Like any other craftsperson, ancient or modern, the maker must use his own skill and judgment to achieve the results he has in mind: he cannot avoid this responsibility. The instrument he makes will be the embodiment of his own ideas, will in fact express his own personality, whether he intends it or not. So I never call my clavichords ‘copies’: they are modern instruments, but with any luck they will bear a family resemblance to the instruments of the past that I have based them on.

Notes:

1. Robert Catterson-Smith, 23 December 1895, quoted in Mary Lago (ed.), Burne-Jones Talking, London, John Murray, 1981

2. Katherine Bradley and Edith Cooper, writing as ‘Michael Field’ in Works and Days, London, 1933 (quoted by Derek Adlam in ‘Arts & Crafts and the Clavichord – the revival of Early Instrument Building in England’, in B. Brauchli, S. Brauchli and A. Galazzo (eds.) De Clavicordio II, Magnano, 1995).
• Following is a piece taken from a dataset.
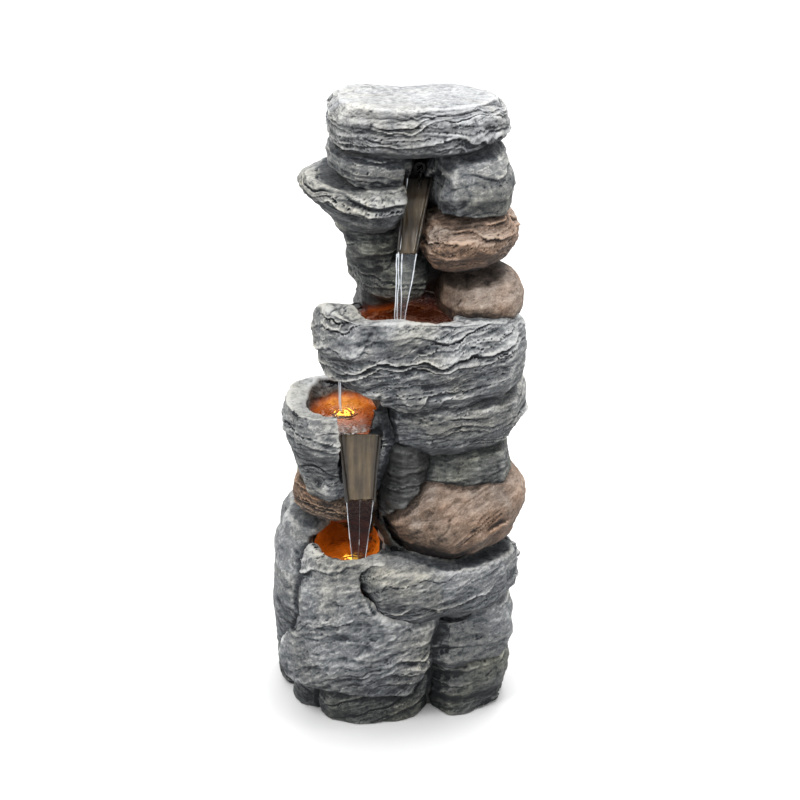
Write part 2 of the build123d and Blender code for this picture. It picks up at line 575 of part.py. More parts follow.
def pump_strainer_cover():
    """The slotted box over the pump's inlet, which pulls off along +X."""
    inner, outer = strainer_ends()
    half_y, half_z = PUMP_SIZE[1] / 2, PUMP_SIZE[2] / 2
    wall = STRAINER_WALL
    shape = box((inner, PUMP_Y - half_y, PUMP_Z - half_z), (outer, PUMP_Y + half_y, PUMP_Z + half_z))
    shape = shape - box(
        (inner - 1.0, PUMP_Y - half_y + wall, PUMP_Z - half_z + wall),
        (outer - wall, PUMP_Y + half_y - wall, PUMP_Z + half_z - wall),
    )
    barb = BARB_RADIUS + 2.2
    shape = shape - box((inner - 1.0, PUMP_Y - barb, PUMP_Z), (BARB_X + barb, PUMP_Y + barb, PUMP_Z + 40.0))
    for i in range(5):
        z = PUMP_Z - 18.0 + 9.0 * i
        for side in (-1, 1):
            y = PUMP_Y + side * half_y
            shape = shape - box((inner + 20.0, y - 4.0, z - 1.5), (outer - 6.0, y + 4.0, z + 1.5))
    return shape - rod((outer - 5.0, PUMP_Y, PUMP_Z), (1, 0, 0), DIAL_PIN + RUNNING, 10.0)


def pump_flow_dial():
    """The flow dial on the strainer cover's end, turning on its own pin."""
    _, outer = strainer_ends()
    axis = (1, 0, 0)
    shape = rod((outer + 0.2, PUMP_Y, PUMP_Z), axis, DIAL_RADIUS, DIAL_THICKNESS)
    shape = shape + rod((outer - STRAINER_WALL - 1.4, PUMP_Y, PUMP_Z), axis, DIAL_PIN, STRAINER_WALL + 2.0)
    grip = box(
        (outer + DIAL_THICKNESS, PUMP_Y - 1.5, PUMP_Z - DIAL_RADIUS + 1.0),
        (outer + DIAL_THICKNESS + 5.0, PUMP_Y + 1.5, PUMP_Z + DIAL_RADIUS - 1.0),
    )
    return shape + grip


def pump_suction_feet():
    """Four rubber suction cups under the motor block."""
    rim = [(FOOT_RADIUS, 0), (FOOT_RADIUS, FOOT_RIM)]
    stem = [(FOOT_STEM, 4.5), (FOOT_STEM, FOOT_HEIGHT)]
    face = Plane.XZ * make_face(Polyline((0, 0), *rim, *stem, (0, FOOT_HEIGHT), close=True))
    cup = revolve(face, Axis.Z)
    places = [(i * FOOT_PITCH[0], j * FOOT_PITCH[1]) for i in (-1, 1) for j in (-1, 1)]
    return Compound(children=[Pos(PUMP_X + x, PUMP_Y + y, TUB_WALL) * cup for x, y in places])


def spout_nozzle():
    """The flared mouth pushed over the top of the riser tube."""
    start = (BARB_X, TUBE_MOUTH_Y + 14.0, TUBE_TOP)
    shape = rod(start, (0, -1, 0), TUBE_OUTER + 1.8, 20.0)
    shape = shape - rod(start, (0, -1, 0), TUBE_OUTER + FIT, 14.0)
    return shape - rod(start, (0, -1, 0), TUBE_INNER, 21.0)


def hose_clamp():
    """The steel band that holds the tube on the pump's barb."""
    start = (BARB_X, PUMP_Y, 80.0)
    band = rod(start, (0, 0, 1), TUBE_OUTER + 1.0, 8.0) - rod(start, (0, 0, 1), TUBE_OUTER + FIT, 8.0)
    return band


# ---------------------------------------------------------------- lamps
def lamp(place):
    """A sealed round lamp body with a seat for its lens and a socket for its lead."""
    shape = rod(place, (0, 0, 1), LAMP_RADIUS, LAMP_HEIGHT)
    seat = (place[0], place[1], place[2] + LAMP_HEIGHT - 2.0)
    shape = shape - rod(seat, (0, 0, 1), LENS_RADIUS + FIT, 4.0)
    socket = (place[0], place[1] + LAMP_RADIUS - SOCKET_DEPTH, place[2] + LEAD_RISE)
    return shape - rod(socket, (0, 1, 0), LEAD_RADIUS + FIT, 3 * SOCKET_DEPTH)


def lens(place):
    """The lamp's domed amber lens."""
    rim = [(LENS_RADIUS, 0), (LENS_RADIUS, 2.4)]
    dome = [(LENS_RADIUS * 0.7, LENS_HEIGHT - 1.2), (0, LENS_HEIGHT)]
    face = Plane.XZ * make_face(Polyline((0, 0), *rim, *dome, close=True))
    return Pos(place[0], place[1], place[2] + LAMP_HEIGHT - 2.0) * revolve(face, Axis.Z)


def lamp_supply_box():
    """The sealed box in the service space where the lamp leads and the pump lead join the mains."""
    shape = box(BOX_LOW, BOX_HIGH)
    return fillet(shape.edges().filter_by(Axis.Y), 3.0)


def fittings():
    """Every piece that isn't a stone."""
    return {
        "tub": tub(),
        "base_pool_pan": base_pool_pan(),
        "drain_pipe": drain_pipe(),
        "drain_strainer": drain_strainer(),
        "drain_plug": drain_plug(),
        "core_duct": core_duct(),
        "rear_panel": rear_panel(),
        "hatch_gasket": hatch_gasket(),
        "hatch_door": hatch_door(),
        "hatch_screws": hatch_screws(),
        "cable_gland": cable_gland(),
        "upper_chute": chute_shape(UPPER_CHUTE),
        "middle_chute": chute_shape(MIDDLE_CHUTE),
        "pump_housing": pump_housing(),
        "pump_impeller": pump_impeller(),
        "pump_volute_cover": pump_volute_cover(),
        "pump_strainer_cover": pump_strainer_cover(),
        "pump_flow_dial": pump_flow_dial(),
        "pump_suction_feet": pump_suction_feet(),
        "pump_lead": routed(PUMP_LEAD, LEAD_RADIUS, 0.0),
        "hose_clamp": hose_clamp(),
        "riser_tube": routed(RISER, TUBE_OUTER, TUBE_BEND, TUBE_INNER),
        "spout_nozzle": spout_nozzle(),
        "upper_lamp": lamp(UPPER_LAMP),
        "upper_lamp_lens": lens(UPPER_LAMP),
        "upper_lamp_lead": routed(UPPER_LEAD, LEAD_RADIUS, LEAD_BEND),
        "middle_lamp": lamp(MIDDLE_LAMP),
        "middle_lamp_lens": lens(MIDDLE_LAMP),
        "middle_lamp_lead": routed(MIDDLE_LEAD, LEAD_RADIUS, LEAD_BEND),
        "base_lamp": lamp(BASE_LAMP),
        "base_lamp_lens": lens(BASE_LAMP),
        "base_lamp_lead": routed(BASE_LEAD, LEAD_RADIUS, LEAD_BEND),
        "lamp_supply_box": lamp_supply_box(),
    }


os.makedirs("parts", exist_ok=True)
PIECES = {**moulded_stones(), **fittings()}
for name, shape in PIECES.items():
    export_step(shape, f"parts/{name}.step")
    print(f"{name}: {len(shape.solids())} solid(s), {shape.volume / 1000:.1f} cc")
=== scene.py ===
"""The looks of the tiered rock fountain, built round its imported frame: weathered slate and river stones,
lit pools, wet chutes and falling water."""

import json
import math
from dataclasses import dataclass

import bmesh
import bpy
import numpy as np
from mathutils import Matrix, Vector


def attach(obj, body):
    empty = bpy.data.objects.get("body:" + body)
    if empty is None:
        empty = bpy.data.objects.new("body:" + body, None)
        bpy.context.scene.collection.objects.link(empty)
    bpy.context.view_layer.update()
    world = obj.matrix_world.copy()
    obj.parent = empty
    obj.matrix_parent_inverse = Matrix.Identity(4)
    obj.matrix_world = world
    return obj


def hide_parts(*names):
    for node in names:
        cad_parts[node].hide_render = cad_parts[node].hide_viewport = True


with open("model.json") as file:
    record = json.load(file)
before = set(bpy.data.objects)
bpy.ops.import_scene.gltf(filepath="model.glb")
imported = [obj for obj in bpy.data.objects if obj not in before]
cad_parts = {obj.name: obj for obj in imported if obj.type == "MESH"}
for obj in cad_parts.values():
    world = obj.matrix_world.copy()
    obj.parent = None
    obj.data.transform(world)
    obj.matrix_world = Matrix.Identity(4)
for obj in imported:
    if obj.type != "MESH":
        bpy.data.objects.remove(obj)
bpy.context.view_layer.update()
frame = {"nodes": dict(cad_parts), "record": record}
NODES = frame["nodes"]
FULL_VOXEL = 0.0026  # size of the stones' faces
VOXEL = FULL_VOXEL

SENSOR_WIDTH = 36.0
LENS_PER_WIDTH = 1793.77 / 800.0  # focal length over the picture's width
CAMERA_PLACE = (0.0, -3.0, 1.75)
CAMERA_DOWN = 21.51  # degrees below the horizon
SKY = 0.92
FLOOR_DROP = 0.0012


# ---------------------------------------------------------------- camera, floor and light
def camera():
    data = bpy.data.cameras.new("camera")
    data.sensor_width = SENSOR_WIDTH
    data.lens = LENS_PER_WIDTH * SENSOR_WIDTH
    obj = bpy.data.objects.new("camera", data)
    obj.location = CAMERA_PLACE
    obj.rotation_euler = (math.radians(90.0 - CAMERA_DOWN), 0.0, 0.0)
    bpy.context.scene.collection.objects.link(obj)
    bpy.context.scene.camera = obj


def area_light(name, place, target, size, power, colour=(1.0, 1.0, 1.0)):
    data = bpy.data.lights.new(name, "AREA")
    data.shape = "RECTANGLE"
    data.size, data.size_y = size
    data.energy = power
    data.color = colour
    obj = bpy.data.objects.new(name, data)
    obj.location = place
    obj.rotation_euler = (Vector(target) - Vector(place)).to_track_quat("-Z", "Y").to_euler()
    bpy.context.scene.collection.objects.link(obj)


def studio():
    world = bpy.data.worlds.new("studio")
    world.use_nodes = True
    world.node_tree.nodes["Background"].inputs["Color"].default_value = (1.0, 1.0, 1.0, 1.0)
    world.node_tree.nodes["Background"].inputs["Strength"].default_value = SKY
    bpy.context.scene.world = world
    area_light("key", (-1.3, -1.6, 3.2), (0.0, 0.0, 0.6), (1.0, 1.0), 40.0)
    area_light("top", (0.5, 0.3, 3.2), (0.0, 0.0, 0.8), (1.4, 1.4), 34.0)
    area_light("backdrop", (0.0, 7.0, 6.0), (0.0, 6.0, 0.0), (9.0, 9.0), 420.0)
    bpy.ops.mesh.primitive_plane_add(size=30.0, location=(0.0, 0.0, -FLOOR_DROP))
    floor = bpy.context.object
    floor.name = "floor"
    material = bpy.data.materials.new("floor")
    material.use_nodes = True
    shader = material.node_tree.nodes["Principled BSDF"]
    shader.inputs["Base Color"].default_value = (0.96, 0.96, 0.96, 1.0)
    shader.inputs["Roughness"].default_value = 0.9
    shader.inputs["Specular IOR Level"].default_value = 0.0
    floor.data.materials.append(material)
    bpy.context.scene.view_settings.view_transform = "Standard"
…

3. Quoted in Fiona MacCarthy, William Morris, London Faber & Faber, 1994, p. 669

4. Now in the study collection of the Horniman Museum, London.

5. No. 1 is now in the Bate Collection of Musical Instruments at the University of Oxford; No. 2 is in the Museum of Instruments of the Royal College of Music, London; No. 3 is in the Museo degli Strumenti Musicali, Milan. The whereabouts of No. 4 are not known. No. 5 belongs to Colin Tilney; No. 6 is in the Russell Collection of Early Keyboard Instruments at the University of Edinburgh. Only Nos. 5 and 6 are in regular musical use at the present time. See also Jenny Nex and Lance Whitehead, ‘The Six Early Clavichords of Arnold Dolmetsch: their Construction and Inspiration’ in The Galpin Society Journal No. LIII, April 2000.

6. Quoted in John Barnes, ‘The Parallel between the Harpsichord and Clavichord Revivals in the Twentieth Century’ in De Clavicordio II (see note 2).